JAKARTA – Setiap tanggal 21 April, Indonesia merayakan Hari Kartini untuk menghormati perjuangan RA Kartini dalam memperjuangkan emansipasi wanita. Namun, ada satu cerita yang sering terlupakan dalam sejarah—kisah Soesalit Djojoadhiningrat, anak tunggal RA Kartini yang hidupnya penuh perjuangan dan tragedi.
Soesalit lahir dalam kesedihan. Hanya empat hari setelah kelahirannya, ibunya, RA Kartini, meninggal dunia. Kehilangan ibunya membuat Soesalit menjadi yatim piatu sejak usia dini. Tak lama setelah itu, pada usia delapan tahun, ayahnya, RM Adipati Ario Singgih Djojoadhiningrat, juga meninggal dunia, meninggalkan Soesalit tanpa orang tua.
Selama masa kecilnya, Soesalit dibesarkan oleh neneknya, Ngasirah, serta kakak tirinya, Abdulkarnen Djojoadhiningrat, yang sangat menyayangi dan mendukung pendidikan Soesalit. Soesalit menempuh pendidikan di Europe Lagere School (ELS), sebuah sekolah elit yang hanya diperuntukkan bagi anak-anak Belanda dan bangsawan pribumi. Pada 1919, ia lulus dari ELS dan melanjutkan ke Hogere Burger School (HBS) di Semarang, sebelum akhirnya melanjutkan pendidikan hukum di Rechtshoogeschool (RHS) di Batavia.
Namun, hanya satu tahun di RHS, Soesalit memutuskan untuk meninggalkan pendidikan hukum dan memilih berkarier sebagai pegawai pamong praja kolonial. Abdulkarnen, kakak tirinya, kemudian menawarkan Soesalit untuk bekerja di Politieke Inlichtingen Dienst (PID), badan intelijen Hindia Belanda, yang bertugas mengawasi pergerakan nasional dan ancaman spionase asing, termasuk dari Jepang.
Namun, pekerjaan ini menimbulkan dilema bagi Soesalit. Ia menyadari bahwa dengan bekerja untuk pemerintah kolonial Belanda, ia merasa seolah-olah mengkhianati bangsanya sendiri. Ketika Jepang menduduki Indonesia, Soesalit memutuskan untuk keluar dari PID dan bergabung dengan PETA (Pembela Tanah Air), sebuah pasukan sukarela yang dibentuk oleh Jepang.

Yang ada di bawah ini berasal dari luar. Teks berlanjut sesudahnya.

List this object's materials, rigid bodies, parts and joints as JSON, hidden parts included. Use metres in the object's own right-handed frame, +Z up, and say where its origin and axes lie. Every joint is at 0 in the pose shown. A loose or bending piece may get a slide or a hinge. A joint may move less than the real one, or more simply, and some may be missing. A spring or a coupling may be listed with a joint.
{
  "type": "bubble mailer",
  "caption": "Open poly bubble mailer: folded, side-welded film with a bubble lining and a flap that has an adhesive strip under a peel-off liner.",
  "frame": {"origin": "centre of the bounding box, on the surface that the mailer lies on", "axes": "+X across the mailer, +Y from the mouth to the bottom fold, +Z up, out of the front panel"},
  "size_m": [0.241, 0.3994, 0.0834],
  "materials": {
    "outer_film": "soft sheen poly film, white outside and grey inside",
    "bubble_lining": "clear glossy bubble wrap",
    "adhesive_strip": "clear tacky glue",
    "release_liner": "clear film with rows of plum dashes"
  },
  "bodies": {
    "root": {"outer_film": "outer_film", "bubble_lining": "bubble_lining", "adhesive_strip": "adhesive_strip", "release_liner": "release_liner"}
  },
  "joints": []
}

Setelah proklamasi kemerdekaan, Soesalit aktif dalam perjuangan kemerdekaan dan pernah menjabat sebagai Panglima Divisi III Diponegoro. Ia juga terlibat dalam pertempuran di Gunung Sumbing saat Agresi Militer Belanda II.

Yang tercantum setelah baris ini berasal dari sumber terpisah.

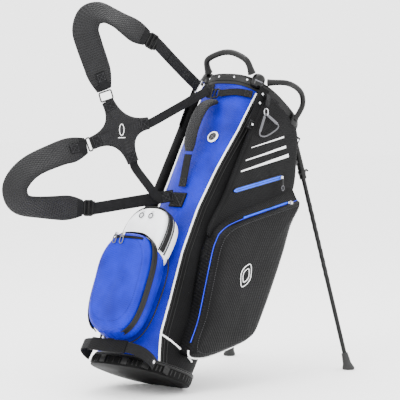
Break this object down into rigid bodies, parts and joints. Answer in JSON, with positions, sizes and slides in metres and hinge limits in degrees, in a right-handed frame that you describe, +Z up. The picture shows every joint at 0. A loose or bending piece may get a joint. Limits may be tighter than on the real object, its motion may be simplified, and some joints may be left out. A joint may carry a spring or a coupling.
{
  "type": "golf stand bag",
  "caption": "Golf bag standing open on two folding legs, with a club divider in its mouth, zipped pockets, top handles and a padded double shoulder strap.",
  "frame": {"origin": "on the ground under the heel edge of the base, on the bag's plane of symmetry", "axes": "+Z up; +X from the heel towards the legs, the way the bag leans; -Y is the near side with the towel ring"},
  "size_m": [0.9292, 0.4858, 1.0169],
  "materials": {
    "black_fabric": "woven nylon, black",
    "blue_fabric": "ribbed nylon, blue",
    "white_fabric": "coated fabric, white",
    "webbing": "woven strap",
    "plastic": "moulded, satin",
    "grey_plastic": "moulded, satin",
    "steel": "plated",
    "painted_leg": "painted aluminium",
    "rubber": "moulded"
  },
  "bodies": {
    "bag": {"tube_shell": "blue_fabric", "base_cup": "plastic", "heel_pin": "steel", "top_collar": "plastic", "club_divider": "plastic", "front_handle": "plastic", "side_handle_near": "plastic", "side_handle_far": "plastic", "ball_pocket": "blue_fabric", "valuables_pocket": "white_fabric", "flash_zip_track": "plastic", "side_zip_track": "plastic", "side_pocket_near": "black_fabric", "side_pocket_far": "black_fabric", "leg_bracket_near": "plastic", "leg_bracket_far": "plastic", "pivot_pin_near": "steel", "pivot_pin_far": "steel", "rod_guide_lower": "plastic", "rod_guide_upper": "plastic", "carry_grip": "black_fabric", "carry_webbing": "webbing", "base_grab_handle": "webbing", "cable_port": "plastic", "towel_tab": "webbing", "towel_d_ring": "steel", "bungee_cord": "rubber", "cord_lock": "plastic", "shoulder_pad_upper": "black_fabric", "shoulder_pad_lower": "black_fabric", "yoke_pad": "black_fabric", "yoke_ring_upper": "plastic", "yoke_ring_lower": "plastic", "ladder_buckle_upper": "plastic", "ladder_buckle_lower": "plastic", "shoulder_web_upper": "webbing", "top_ring": "steel", "top_anchor_tab": "webbing", "shoulder_web_lower": "webbing", "yoke_web_lower": "webbing", "spine_anchor": "black_fabric", "yoke_web_upper": "webbing", "tri_glide": "plastic", "yoke_anchor_web": "webbing"},
    "leg_near": {"leg_sleeve_near": "plastic", "leg_tube_near": "painted_leg", "leg_foot_near": "rubber"},
    "leg_far": {"leg_sleeve_far": "plastic", "leg_tube_far": "painted_leg", "leg_foot_far": "rubber"},
    "push_rod": {"actuator_rod": "steel", "actuator_yoke": "plastic"},
    "heel": {"stand_heel": "plastic"},
    "towel_loop": {"towel_ring": "grey_plastic"},
    "flash_slider": {"flash_zip_slider": "steel"},
    "side_slider": {"side_zip_slider": "steel"},
    "ball_pull_a": {"ball_zip_pull_a": "grey_plastic"},
    "ball_pull_b": {"ball_zip_pull_b": "grey_plastic"},
    "valuables_loop_a": {"valuables_pull_a": "steel"},
    "valuables_loop_b": {"valuables_pull_b": "steel"}
  },
  "joints": [
    {"name": "leg_near_fold", "type": "hinge", "parent": "bag", "child": "leg_near", "pos_m": [0.48001, -0.067, 0.64015], "axis": [0.3188, 0.9302, -0.1818], "range_deg": [0, 40.8]},
    {"name": "leg_far_fold", "type": "hinge", "parent": "bag", "child": "leg_far", "pos_m": [0.48001, 0.067, 0.64015], "axis": [-0.3188, 0.9302, 0.1818], "range_deg": [0, 40.8]},
    {"name": "heel_tilt", "type": "hinge", "parent": "bag", "child": "heel", "pos_m": [-0.0075, 0, 0.0105], "axis": [0, 1, 0], "range_deg": [0, 21.3]},
    {"name": "push_rod_slide", "type": "slide", "parent": "bag", "child": "push_rod", "axis": [-0.5683, 0, -0.8228], "range_m": [0, 0.012]},
    {"name": "towel_ring_swing", "type": "hinge", "parent": "bag", "child": "towel_loop", "pos_m": [0.25115, -0.1415, 0.72498], "axis": [-1, 0, 0], "range_deg": [0, 150]},
    {"name": "flash_zip_slide", "type": "slide", "parent": "bag", "child": "flash_slider", "axis": [-0.9925, 0, -0.1225], "range_m": [0, 0.1954]},
    {"name": "side_zip_slide", "type": "slide", "parent": "bag", "child": "side_slider", "axis": [-0.9896, 0, -0.144], "range_m": [0, 0.1888]},
    {"name": "ball_pull_a_swing", "type": "hinge", "parent": "bag", "child": "ball_pull_a", "pos_m": [-0.16113, 0.04, 0.41692], "axis": [0, 1, 0], "range_deg": [0, 140]},
    {"name": "ball_pull_b_swing", "type": "hinge", "parent": "bag", "child": "ball_pull_b", "pos_m": [-0.16113, 0.016, 0.41692], "axis": [0, 1, 0], "range_deg": [0, 140]},
    {"name": "valuables_pull_a_swing", "type": "hinge", "parent": "bag", "child": "valuables_loop_a", "pos_m": [-0.07584, 0.02, 0.47019], "axis": [0, 1, 0], "range_deg": [0, 140]},
    {"name": "valuables_pull_b_swing", "type": "hinge", "parent": "bag", "child": "valuables_loop_b", "pos_m": [-0.07584, -0.012, 0.47019], "axis": [0, 1, 0], "range_deg": [0, 140]}
  ],
  "couplings": [
    {"joint": "leg_far_fold", "follows": "leg_near_fold", "ratio": 1},
    {"joint": "heel_tilt", "follows": "leg_near_fold", "ratio": 0.51961},
    {"joint": "push_rod_slide", "follows": "leg_near_fold", "m_per_rad": 0.01671}
  ]
}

Namun, perjalanan karier Soesalit di dunia militer tak berjalan mulus. Meskipun sempat menduduki pangkat Mayor Jenderal, ia kemudian diturunkan menjadi Kolonel dan dipindahkan ke Kementerian Perhubungan. Puncak penderitaannya datang saat Pemberontakan PKI Madiun 1948, di mana namanya terseret dalam dugaan keterlibatannya dengan kelompok pemberontak, meskipun tuduhan tersebut tidak pernah terbukti.

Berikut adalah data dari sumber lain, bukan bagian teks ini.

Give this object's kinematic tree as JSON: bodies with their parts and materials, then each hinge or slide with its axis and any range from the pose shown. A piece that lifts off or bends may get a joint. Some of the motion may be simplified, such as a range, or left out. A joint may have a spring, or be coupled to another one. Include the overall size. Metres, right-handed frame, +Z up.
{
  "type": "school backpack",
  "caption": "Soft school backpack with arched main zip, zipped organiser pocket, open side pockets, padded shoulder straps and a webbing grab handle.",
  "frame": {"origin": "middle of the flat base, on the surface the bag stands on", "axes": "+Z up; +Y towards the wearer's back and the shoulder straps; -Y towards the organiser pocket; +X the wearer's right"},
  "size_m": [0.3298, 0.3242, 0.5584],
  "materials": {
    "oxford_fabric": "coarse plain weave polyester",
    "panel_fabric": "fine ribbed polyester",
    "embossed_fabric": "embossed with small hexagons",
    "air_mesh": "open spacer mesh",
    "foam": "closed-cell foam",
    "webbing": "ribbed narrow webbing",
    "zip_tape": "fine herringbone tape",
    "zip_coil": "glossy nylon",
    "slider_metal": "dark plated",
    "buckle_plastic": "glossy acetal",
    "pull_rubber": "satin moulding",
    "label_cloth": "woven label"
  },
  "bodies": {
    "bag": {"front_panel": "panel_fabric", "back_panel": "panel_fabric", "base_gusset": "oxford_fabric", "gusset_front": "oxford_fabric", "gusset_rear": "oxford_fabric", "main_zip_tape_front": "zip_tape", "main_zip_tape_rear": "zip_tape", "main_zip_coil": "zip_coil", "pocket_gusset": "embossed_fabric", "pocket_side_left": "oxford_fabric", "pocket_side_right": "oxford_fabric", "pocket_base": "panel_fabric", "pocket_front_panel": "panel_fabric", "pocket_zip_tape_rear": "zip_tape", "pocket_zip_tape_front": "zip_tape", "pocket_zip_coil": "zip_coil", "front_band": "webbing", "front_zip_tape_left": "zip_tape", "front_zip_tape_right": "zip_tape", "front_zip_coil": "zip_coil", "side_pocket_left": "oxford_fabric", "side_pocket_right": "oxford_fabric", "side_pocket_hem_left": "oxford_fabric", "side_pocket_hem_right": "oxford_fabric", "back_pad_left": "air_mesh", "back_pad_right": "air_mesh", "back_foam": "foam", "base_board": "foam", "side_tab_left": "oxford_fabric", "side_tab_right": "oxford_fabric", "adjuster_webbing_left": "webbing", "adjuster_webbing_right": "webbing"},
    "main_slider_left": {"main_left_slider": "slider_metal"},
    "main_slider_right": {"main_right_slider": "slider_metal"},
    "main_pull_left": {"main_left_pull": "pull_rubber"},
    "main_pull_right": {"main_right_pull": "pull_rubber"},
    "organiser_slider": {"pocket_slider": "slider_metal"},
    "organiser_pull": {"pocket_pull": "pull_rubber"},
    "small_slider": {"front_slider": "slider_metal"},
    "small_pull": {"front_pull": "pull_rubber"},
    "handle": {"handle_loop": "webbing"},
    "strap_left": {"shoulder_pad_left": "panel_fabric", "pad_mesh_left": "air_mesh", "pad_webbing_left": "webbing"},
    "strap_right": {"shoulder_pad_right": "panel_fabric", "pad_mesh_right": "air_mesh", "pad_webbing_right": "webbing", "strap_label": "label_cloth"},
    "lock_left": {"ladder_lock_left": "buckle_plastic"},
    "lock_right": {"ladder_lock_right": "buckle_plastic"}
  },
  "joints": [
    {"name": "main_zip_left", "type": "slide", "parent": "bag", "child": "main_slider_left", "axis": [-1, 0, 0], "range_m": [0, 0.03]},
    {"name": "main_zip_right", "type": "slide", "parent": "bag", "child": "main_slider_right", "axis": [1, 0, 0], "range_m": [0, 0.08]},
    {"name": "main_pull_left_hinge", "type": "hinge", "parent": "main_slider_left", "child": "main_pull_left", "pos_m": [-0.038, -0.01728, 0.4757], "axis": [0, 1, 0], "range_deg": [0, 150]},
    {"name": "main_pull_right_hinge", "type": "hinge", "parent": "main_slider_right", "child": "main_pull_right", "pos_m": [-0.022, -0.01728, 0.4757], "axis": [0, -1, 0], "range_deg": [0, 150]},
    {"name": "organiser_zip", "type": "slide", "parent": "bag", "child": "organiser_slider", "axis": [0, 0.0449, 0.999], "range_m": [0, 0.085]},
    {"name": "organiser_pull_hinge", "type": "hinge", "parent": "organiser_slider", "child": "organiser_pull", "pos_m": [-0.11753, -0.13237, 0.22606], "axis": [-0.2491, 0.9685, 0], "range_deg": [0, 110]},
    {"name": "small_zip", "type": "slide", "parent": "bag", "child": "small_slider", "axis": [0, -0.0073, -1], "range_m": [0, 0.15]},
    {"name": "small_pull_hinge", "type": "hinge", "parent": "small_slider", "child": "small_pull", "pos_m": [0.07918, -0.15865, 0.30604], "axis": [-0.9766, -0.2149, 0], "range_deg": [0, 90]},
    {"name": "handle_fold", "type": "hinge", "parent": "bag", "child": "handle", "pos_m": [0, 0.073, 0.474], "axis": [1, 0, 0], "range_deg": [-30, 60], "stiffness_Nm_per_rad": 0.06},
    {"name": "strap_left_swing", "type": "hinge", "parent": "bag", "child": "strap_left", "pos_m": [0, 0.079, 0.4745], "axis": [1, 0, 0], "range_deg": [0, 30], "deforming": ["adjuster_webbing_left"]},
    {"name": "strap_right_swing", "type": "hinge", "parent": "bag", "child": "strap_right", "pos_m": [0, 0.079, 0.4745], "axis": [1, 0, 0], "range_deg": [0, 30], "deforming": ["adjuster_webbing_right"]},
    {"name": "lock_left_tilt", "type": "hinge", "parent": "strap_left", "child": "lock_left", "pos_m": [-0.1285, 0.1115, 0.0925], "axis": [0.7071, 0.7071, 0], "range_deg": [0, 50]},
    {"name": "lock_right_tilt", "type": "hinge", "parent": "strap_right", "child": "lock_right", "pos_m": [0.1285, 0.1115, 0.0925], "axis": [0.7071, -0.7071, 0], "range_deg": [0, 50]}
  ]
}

Soesalit akhirnya dijadikan tahanan rumah, namun ia dibebaskan oleh Presiden Soekarno. Setelah peristiwa itu, ia tidak lagi memegang jabatan militer dan dipindahtugaskan menjadi perwira staf di Kementerian Pertahanan. Pada tahun 1950, ia menjabat sebagai Kepala Penerbangan Sipil, dan pada masa Kabinet Ali Sastroamodjojo I (1953-1955), Soesalit ditunjuk sebagai Penasihat Menteri Pertahanan Iwa Kusumasumantri.
Soesalit Djojoadhiningrat menghembuskan nafas terakhir pada 17 Maret 1979 di Rumah Sakit Angkatan Perang (RSAP), meninggalkan jejak sejarah yang penuh liku dan penderitaan.